Jake Rossen has moved on from writing ’10 Fighters that need to retire’ articles for Sherdog and is now putting together excellent retrospectives on historic UFC events of yore for ESPN. This article focuses on the Ultimate Ultimate 2, the UFC’s last 8-man one night tournament. With Tank Abbott’s new wig-wearing pulp writer persona, it can be easy to forget what a legitimate badass he used to be back in the day. Apparently he’s always been a fan of old man loafers, but his attitude and behavior in 1996 was simply legendary. Some choice excerpts from ESPN’s article:
Cal Worsham (quarterfinalist): After my fight with Zane Frazier at UFC 9 [in May 1996], I had a heart contusion, collapsed lung, three broken ribs. I was being kept awake in the ICU for two days without knowing if I would live or die. When I finally got home, I was scared to fart.
Worsham: Around mid-October, I get a phone call from Art Davie telling me no one wants to fight Tank in the tournament. I said, “Yes, sir.” But he was the one guy where if he found out about the injury, he gave off the impression he’d like to do a knee drop on my chest and finish me off.
Art Davie [of X-Arm fame]: I think Tank’s guys followed a tone and a path that Tank set, in the sense they wanted to be like Tank. If they thought Tank would want them to do it, then they would do it. They were the ones who jumped Pat Smith in the elevator [at UFC 6 in 1995, after Smith had exchanged words with the group]. Then Tank came along and finished him off.
Davie: At UFC 8 in Puerto Rico, I ended up in a bar in Bayamon. Tank came in and said to everybody in Spanish, “I think you’re all [homosexuals], you’re all [gay slur]. I’ll kick anybody’s ass in the house.” Like he was John L. Sullivan. The whole place got quiet. I looked at Tank and looked at the crowd and went, “This is going to be a riot.” And Tank looked at me and smiled like, “We’re going to have some fun.”

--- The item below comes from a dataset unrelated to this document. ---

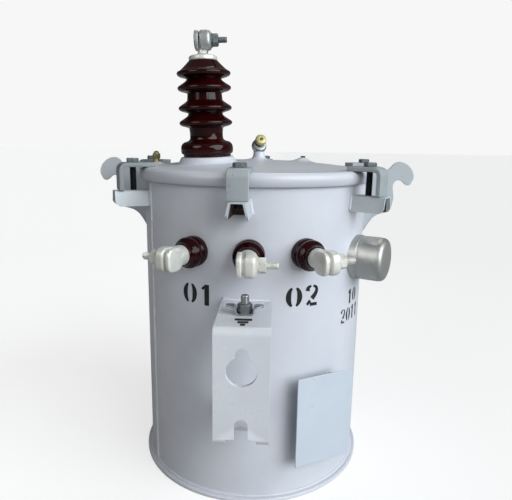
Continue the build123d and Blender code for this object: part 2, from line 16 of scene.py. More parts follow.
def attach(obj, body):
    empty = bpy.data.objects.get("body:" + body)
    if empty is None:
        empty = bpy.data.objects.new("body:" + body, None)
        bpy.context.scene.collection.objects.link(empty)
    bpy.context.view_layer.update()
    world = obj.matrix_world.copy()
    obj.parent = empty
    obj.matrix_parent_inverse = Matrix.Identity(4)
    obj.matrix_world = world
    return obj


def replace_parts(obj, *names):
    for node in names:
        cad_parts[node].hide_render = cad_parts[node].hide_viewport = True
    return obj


MM = 0.001
TURN = 2 * pi
DEGREES = 57.3
UP = np.array([0.0, 0.0, 1.0])
# Edges bent by more than these stay sharp, on made pieces and on copies of CAD nodes
SHARP, SHARP_COPY = radians(38), radians(30)

# Tank and cover: radii and heights
TANK = 200.0
TANK_TOP = 534.0
FLAT = 545.0
DOME = 186.0
DOME_TOP = 557.0
LIP = 210.0
LIP_FOOT = 523.0
LIP_TUCK = 4.5
ROLL = 10.0
SHEET = 3.0
SEAM_AZIMUTH = -58

# Tall bushing: the middle of its seat, its lean, the radius of the cover's pad under it, and
# heights along its own axis
HV = np.array([-80.7, -63.0, 563.0])
HV_LEAN = radians(2.8)
HV_PAD = 44.5
HV_TOP = 156.0
SHEDS = (56.0, 80.0, 112.0, 135.0)

# Short bushings: their height, and how far their porcelains reach
LV_AZIMUTHS = (-25.3, 0.0, 25.3)
LV_Z = 422.0
LV_FACE = 236.0

# Hanger bracket and the ground parts on its shelf
BRACKET_TOP = 350.0
BRACKET_FOOT = 179.5
BRACKET_X = -2.5
GROUND = np.array([-2.0, -262.0, 0.0])

# Clamps: azimuths, lug, strap and bolt
CLAMPS = {"front": -3.5, "right": 56.5, "rear_right": 109.5, "rear": 176.5, "rear_left": 250.0,
          "left": 296.5}
LUG_TOP = 507.0
LUG_HEIGHT = 26.0
LUG_FOOT = LUG_TOP - LUG_HEIGHT
LUG_END = 257.0
STRAP_END = 249.5
STRAP_TOP = 552.5
STRAP_WIDTH = 32.0
STRAP_THICKNESS = 7.5
BOLT = 224.3
PITCH = 1.75

# Fittings
VENT = np.array([6.0, -8.0, 0.0])
BOSS = np.array([90.0, 60.0, 0.0])
BOSS_TIP = 560.2
CAP_AZIMUTH = 63.0
CAP_REACH = 209.0
CAP_Z = 399.0
FILLER_AZIMUTH = -75.0
FILLER_REACH = 179.4

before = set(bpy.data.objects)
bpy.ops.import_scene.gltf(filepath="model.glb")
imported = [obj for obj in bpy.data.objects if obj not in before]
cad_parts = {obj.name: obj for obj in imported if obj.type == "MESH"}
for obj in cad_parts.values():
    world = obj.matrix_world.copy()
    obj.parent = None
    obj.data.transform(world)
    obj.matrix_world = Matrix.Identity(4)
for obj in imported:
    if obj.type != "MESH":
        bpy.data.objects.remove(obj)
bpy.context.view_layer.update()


# Vectors and outlines

def unit(vector):
    """A vector made one long."""
    vector = np.asarray(vector, float)
    return vector / np.linalg.norm(vector, axis=-1, keepdims=True)


def outward(azimuth):
    """The level direction away from the tank's axis."""
    return np.array([sin(radians(azimuth)), -cos(radians(azimuth)), 0.0])


def outwards(angle):
    """The level directions away from the tank's axis at many angles in radians."""
    return np.stack([np.sin(angle), -np.cos(angle), 0 * angle], 1)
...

He’s not irrational. But if he decides he wants to kick your ass, and Pat Smith is a good example, he’ll jump you in a hotel elevator and he’ll kick the s— out of you. He doesn’t think twice about it. There’s no sense of morality.
After the jump, Cal Worsham goes into more detail on what it’s like fighting a maniac like Tank. It involves having broken glass strewn all over your training mats, attempts to throw you out of the cage, eye pokes, and late blows. Y’know, standard oldschool Tank Abbott shenanigans. Don’t forget to check the entire ESPN article out, Tank is only a part of the whole piece.
Worsham: There was a training area within the hotel with mats. All week long, it stayed the same order: everyone else, Tank, then me. I got the last slot of the night. And this particular room at the hotel in Birmingham, they had glass walls and papered it over. It was a storage area for all of their holiday ornaments. The room was fairly dark because of the paper and only a little bit of light from the lobby would come in.
I’m literally in there two minutes or less and somebody in my group yelled, “Stop, you’re bleeding.” I looked and there were dots of blood all over my legs, my arms, my back, my face. What we had found was that somebody had taken some very small Christmas light bulbs and had crushed them up and thrown them on the mat. I can’t prove who did it, but I can tell you nobody else complained about it but me. So you can figure out who did what and when.
Worsham: Apparently, in interviews he had told Blatnick he was going to be the first one to throw his opponent out of the cage. And he got real, real close. The only thing that saved me was the padding on top. I put my heel under it. That’s the only thing that stopped him from throwing me out. If he had thrown me, people would’ve been cheering and laughing. I would’ve had to get up and get someone to open the cage up for me. I get enough flak as it is: “Oh, you’re the guy Tank almost threw out.” Yeah — almost. But he didn’t.
Worsham: Tank turns to McCarthy and says, “He’s eye-gouging me.” John says, “Watch the fingers, Cal.” Well, I wasn’t! But every time he said that, his left hand was on the right side of my face and his thumb is below my eye, so he’s digging his thumb into my eye and for some reason there’s not a single camera angle that catches it. At that point, while he was doing that, I reached out and tapped.
Worsham: John came in and put a hand on his shoulder and one on me and so I relaxed my guard. Tank rears up and drills me with his right hand in the mouth with his two knuckles like he was trying to break off my upper palate. I was shocked and livid.